IoTCrawler was a 39 month Horizon 2020 project, that set out to develop an adaptive and scalable crawling, indexing, semantic data/service search and integration, with a special focus on privacy and security, combined with real world an large scale enablers and products driven by innovative use-case scenarios and new business models. It has accomplished all the main goals that were set in the Description of Work and, moreover, some of the targets were greatly exceeded; providing not only valuable tools to deal with the complexities of modern IoT use-cases but also experience in dealing with new scenarios and challenges as well as new business models that will drive the future of IoT.
The objective of this research and innovation project has been to develop the next generation of Internet search engines, supporting crawling, discovery, search and integration of IoT data. Additionally it provides tools and mechanisms to respond to machine-initiated search, offers adaptive and dynamic solutions for resource ranking and selection and more importantly; enables integration of the IoT data and services into the analytics pipelines.
IoTCrawler offers distributed crawling and indexing mechanisms, enabling real-time (or near real-time) discovery and search of massive real world (IoT data streams), in a secure and privacy- and trust-aware framework. It also provides quality analysis for the data streams, information abstraction and develops query and search ,ranking and selection enablers to respond to spatial and multi-modal data queries in future communication networks. This creates a scalable search engine for future Internet. As the Web search engines and, in particular, Google’s PageRank algorithm changed the way people find and access the information on the Web (by deep crawling/indexing and utilising the links between the Web pages and documents), IoTCrawler changes the way the data (especially new forms such as IoT data) can be published and accessed in large-scale distributed networks, paving the way for creating new applications and services that rely on ad-hoc and dynamic data/service query and access.
Following the goal of generating impact and ensuring a wider uptake of the solutions and ideas a dissemination plan was followed, establishing the goals, generating awareness and engagement, and finally generating impact via different routes and activities; such as video demonstrations and tutorials, reaching a larger online audience, webinars and other events and presentations. Finally, during the span of the project, a total of 44 publications have been completed, exceeding our initial goal.
Business exploitation and commercialization were the ultimate goals of IoTCrawler. After careful planning, partners identified individual and joint exploitation assets, using LEAN Canvases to drive the prosecution of the business plan developments, which resulted in the creation of the Action Plans, Memorandums of Understanding, Elevator Pitch and finally Investor Presentation. Additionally, a selection of assets were identified and presented to different potential partners, some of them contemplating the possibility of commercialisation.

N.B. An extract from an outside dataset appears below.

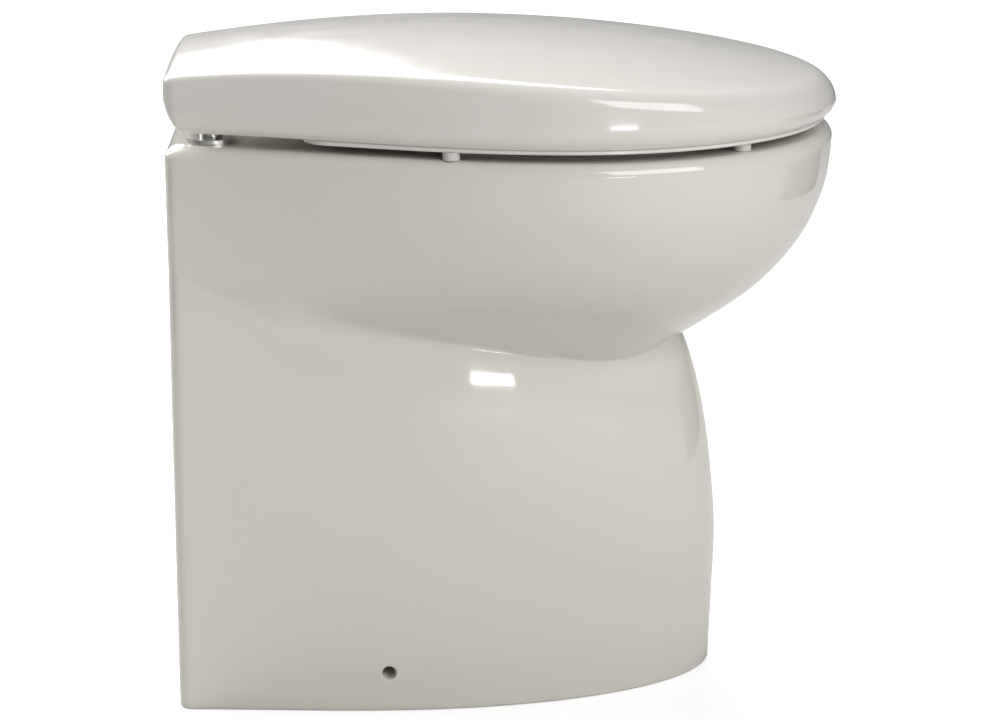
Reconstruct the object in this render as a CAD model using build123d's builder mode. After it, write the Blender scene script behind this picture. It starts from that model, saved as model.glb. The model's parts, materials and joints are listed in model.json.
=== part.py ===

IoTCrawler has the potential to change the way the industry and public use the Internet of Things. One of the main issues today is the fragmentation and creation of isolated Intranets of Things solutions that get lost in organizational structures. IoTCrawler will create technologies and solutions that allow for access and interoperability across different platforms by developing dynamic and reconfigurable solutions for discovery and integration of data and services from legacy and new systems, adaptive, privacy-aware and secure algorithms and mechanisms for crawling, indexing and searching in distributed IoT systems. This will be demonstrated in several show cases based on a selected number of scenarios out of the 22 identified scenarios at WP2 to represent various thematic areas such as Industry 4.0 Smart Energy and Smart Cities to Social IoT. Each show case will act as a first of its kind case for the hosting organizations to demonstrate business potential of the show case and subsequently act as a sales argument for future cases using the IoTCrawler technologies. By bringing in end-users and relevant stakeholders from the ecosystem for each domain in the co-creation activities starting in M12, IoTCrawler will gather an understanding about the needs and challenges that IoTCrawler can provide solutions for and gather insights about the context that the showcases should operate in. These insights will increase the chances of creating showcases that create a real impact and serve as the foundation for creating relevant business models and value propositions.
IoTCrawler is an EU H2020 project that addresses the above challenges by proposing efficient and scalable methods for crawling, discovery, indexing and ranking of IoT resources in large-scale cross-platform and cross-disciplinary systems and scenarios. It develops enablers for secure and privacy-aware discovery and access to the resources, and monitors and analyses QoS and QoI to rank suitable resources and to support fault recovery and service continuity.
The project aims to create scalable and flexible IoT resource discovery by using meta-data and resource descriptions in a dynamic data model. This means that searching actions could result in non-optimal results that could fit the user expectations. For this, the system should understand the user priorities (which are often machine-initiated queries and search requests) and provide the results accordingly by using adaptive and dynamic techniques.